14	The Laplace transform.
14	Solution of the initial value problem (textbook, chapter 6).
15	The Laplace transform.
15	Differential equation with discontinuous forcing function (textbook, chapter 6).

授業実施形態

授業外学習の指示

Students are strongly recommended to spend at least 2 hours every week to prepare for the class. Each class’ materials (the relevant sections of the textbook, self-preparation assignments, and optional slides in the PDF format provided by the instructor) should be reviewed both before and after the class. The meaning of all English technical words should be comprehended prior to class.

成績評価方法

種別	割合(%)	評価基準等
定期試験（筆記）	70	Demonstration of the ability to state and solve differential equations.
レポート試験（統一締切日を締切とするレポート）
上記以外の試験・レポート、平常点評価（日常的な授業における取組状況の評価）	30	Includes evaluations of lecture quizzes, self-preparation assignments, attendance and activity in class.
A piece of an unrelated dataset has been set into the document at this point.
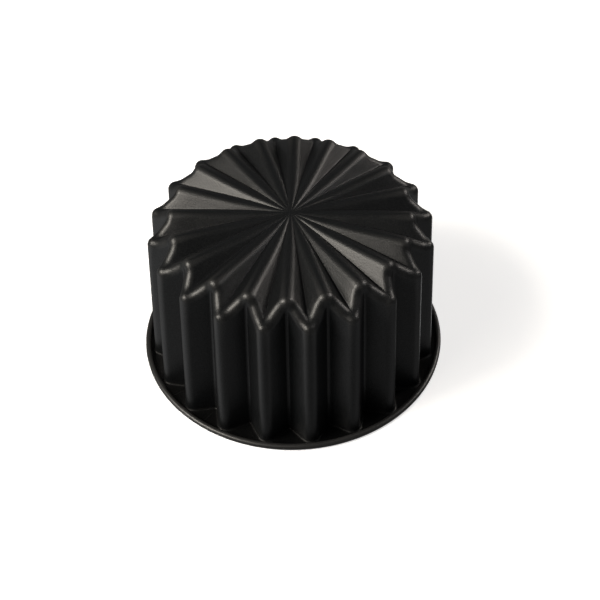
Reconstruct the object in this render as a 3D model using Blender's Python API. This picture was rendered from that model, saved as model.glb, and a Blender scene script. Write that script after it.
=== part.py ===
"""Fluted mini cake mould: a shell pressed from steel sheet, and the wire that its rim is rolled round.

The mould stands on its mouth, as it is turned out and stored. The origin is the middle of the mouth, on the
table, and +Z runs up to the pleated base. Lengths are in metres.
"""

from math import asin, atan2, ceil, cos, hypot, pi, radians, sin, sqrt, tan

import bmesh
import bpy
from mathutils import Matrix, Vector

# Sheet, wire and rolled rim
SHEET = 0.0005
WIRE_DIAMETER = 0.0010
WIRE_CLEARANCE = 0.0003
CURL_SLIT = 0.00035
FLANGE_WIDTH = 0.0040

# Flutes, measured on the outside where they meet the flange
FLUTES = 20
MOUTH_RADIUS = 0.0610
FLUTE_DEPTH = 0.0079
TIP_ROUND = 0.0035
NOTCH_ROUND = 0.0012
FOOT_ROUND = 0.0010
DRAFT = radians(1.75)

# Pleated base: its ridges lie level, and its valleys fall from the middle to where they meet the wall
HEIGHT = 0.0736
VALLEY_FALL = 0.0079
EDGE_ROUND = 0.0032

# Rounds of the pleats: a ridge's round grows from that of the middle to its full size within this radius
RIDGE_ROUND = 0.0038
MIDDLE_ROUND = 0.0008
FULL_ROUND_RADIUS = 0.0190
ROUND_GROWTH = 8
VALLEY_ROUND = 0.0009

# Rounds of calculation that bring the edge's ball to rest against base and wall: the steep wall needs few
EDGE_TRIES = 3

# Fineness of the faceted surface: where its columns lie on each stretch of half a flute, as shares from the
# notch to the tip, where its rings lie on the base, as shares of the way out, and steps in each round
NOTCH_COLUMNS = (0, 0.09, 0.5)
FLAT_COLUMNS = (0, 0.25, 0.6)
TIP_COLUMNS = (0, 0.5, 1)
BASE_RINGS = (0.15, 0.45)
EDGE_STEPS = 3
FOOT_STEPS = 1
RIM_SEGMENTS_PER_FLUTE = 4
CURL_STEP = radians(42)
WIRE_SIDES = 8

HALF_PITCH = pi / FLUTES
TAPER = tan(DRAFT)
RIM_RADIUS = MOUTH_RADIUS + FLANGE_WIDTH
RIM_SEGMENTS = RIM_SEGMENTS_PER_FLUTE * FLUTES
BEAD_RADIUS = WIRE_DIAMETER / 2 + WIRE_CLEARANCE + SHEET
CURL_RADIUS = RIM_RADIUS - BEAD_RADIUS
CURL_START = -pi / 2
CURL_END = pi + asin((BEAD_RADIUS - SHEET - CURL_SLIT) / BEAD_RADIUS)
UP = Vector((0, 0, 1))


def polar(radius, angle, height=0.0):
    return Vector((radius * cos(angle), radius * sin(angle), height))


def flute_columns():
    """Foot and level outward normal of each mesh column of half a flute, from the notch on +X to the tip."""
    notch = polar(MOUTH_RADIUS - FLUTE_DEPTH + NOTCH_ROUND, 0)
    tip = polar(MOUTH_RADIUS - TIP_ROUND, HALF_PITCH)
    along = tip - notch
    lean = asin((NOTCH_ROUND + TIP_ROUND) / along.length)
    flat = atan2(along.y, along.x) - pi / 2 - lean
    columns = []
    for share in NOTCH_COLUMNS:
        normal = polar(1, flat * share)
        columns.append((notch - NOTCH_ROUND * normal, normal))
    for share in FLAT_COLUMNS:
        normal = polar(1, flat)
        bend = share * (NOTCH_ROUND + TIP_ROUND) - NOTCH_ROUND
        columns.append((notch + share * along + bend * normal, normal))
    for share in TIP_COLUMNS:
        normal = polar(1, flat + (HALF_PITCH - flat) * share)
        columns.append((tip + TIP_ROUND * normal, normal))
    return columns


class Pleat:
    """Half a pleat of the base, from the level ridge over the notch down to the valley over the tip.

    A scale is how much longer a plumb line through a sloping sheet is than the sheet's thickness.
    """

    def __init__(self):
        tip_top = polar(MOUTH_RADIUS - TAPER * (HEIGHT - VALLEY_FALL), HALF_PITCH)
        ridge_round = self.ridge_round(tip_top)
        fall = VALLEY_FALL - ridge_round
        width = tip_top.y**2 - ridge_round**2
        self.side_slope = (fall * tip_top.y + ridge_round * sqrt(fall**2 + width)) / width
        self.side_scale = sqrt(1 + self.side_slope**2)
        self.valley_slope = self.side_slope * cos(HALF_PITCH)
        self.valley_scale = sqrt(self.side_scale**2 - self.valley_slope**2)

    def ridge_round(self, point):
        radius = point.xy.length
        growth = radius / (radius**ROUND_GROWTH + FULL_ROUND_RADIUS**ROUND_GROWTH) ** (1 / ROUND_GROWTH)
        return hypot(MIDDLE_ROUND, RIDGE_ROUND * growth)

    def surface(self, point, depth=0.0):
        """Height and normal of the base over a point, or of the surface that runs parallel at a depth.

        From the ridge down: a round, a flat side and the valley's round. Near the middle the ridges' rounds
        meet in a crease.
        """
        full_round = self.ridge_round(point)
        ridge_round = full_round - depth
        on_ridge = min(point.y, ridge_round * self.side_slope / self.side_scale)
        ridge_root = sqrt(ridge_round**2 - on_ridge**2)
        fall = full_round - ridge_root + self.side_slope * (point.y - on_ridge)
        half_pleat = point.xy.length * sin(HALF_PITCH)
        flat = max(half_pleat - full_round * self.side_slope / self.side_scale, 0)
        valley_round = VALLEY_ROUND * flat / half_pleat + depth
        from_valley = max(point.x * sin(HALF_PITCH) - point.y * cos(HALF_PITCH), 0)
        in_valley = min(from_valley, valley_round * self.valley_slope / self.side_scale)
        valley_root = sqrt(valley_round**2 - in_valley**2)
        lift = valley_round * self.side_scale - self.valley_scale * valley_root - self.valley_slope * in_valley
        rising = -self.valley_slope
        if in_valley:
            rising += self.valley_scale * in_valley / valley_root
        falling = on_ridge / ridge_root
        normal = Vector((-rising * sin(HALF_PITCH), falling + rising * cos(HALF_PITCH), 1))
        return HEIGHT - fall + lift, normal.normalized()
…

See also “Other Comments” below.

成績評価方法(備考)

受講および研究に関するアドバイス

See “Recommendations for Private Study” above.

教科書

書名	著者	出版社	ISBNコード	備考
Elementary Differential Equations and Boundary Value Problems	W.E. Boyce, R.C. Diprima, D.B. Meade	Wiley	978-1-119-04481-9	Electronic version of this book (epub) has ISBN code13 978-1-119-37792-4

教科書(使用頻度、その他補足)

Any edition of the main textbook, starting from 8th, can be used for studying

参考書

書名	著者	出版社	ISBNコード
A First Course in Differential Equations with Modeling Applications	Dennis G. Zill	Brooks Cole, 10th edition	978-1111827052
Differential Equations and Linear Algebra	G. Strang	Wellesley-Cambridge	978-0980232790
Schaum's Outline of Differential Equations	R. Bronson and G. Costa	McGraw-Hill Education, 4th Edition	978-0071824859

参考書(使用頻度、その他補足)

参考になるwwwページ

授業内外における学生・教員間のコミュニケーションの方法

学生との直接対話,その他(教員より別途指示）

備考

Attendance.
Students are responsible for all material covered in this class. Students must attend at least 66% of the lectures.
Professional ethics.
The behavioral and ethical standards of Ritsumeikan University will be observed in all aspects of this course. Specifically, academic dishonesty (e.g. copying assignments or the like) will result in a grade F for the corresponding assignment, and in many cases - in a failing grade (F) for the course.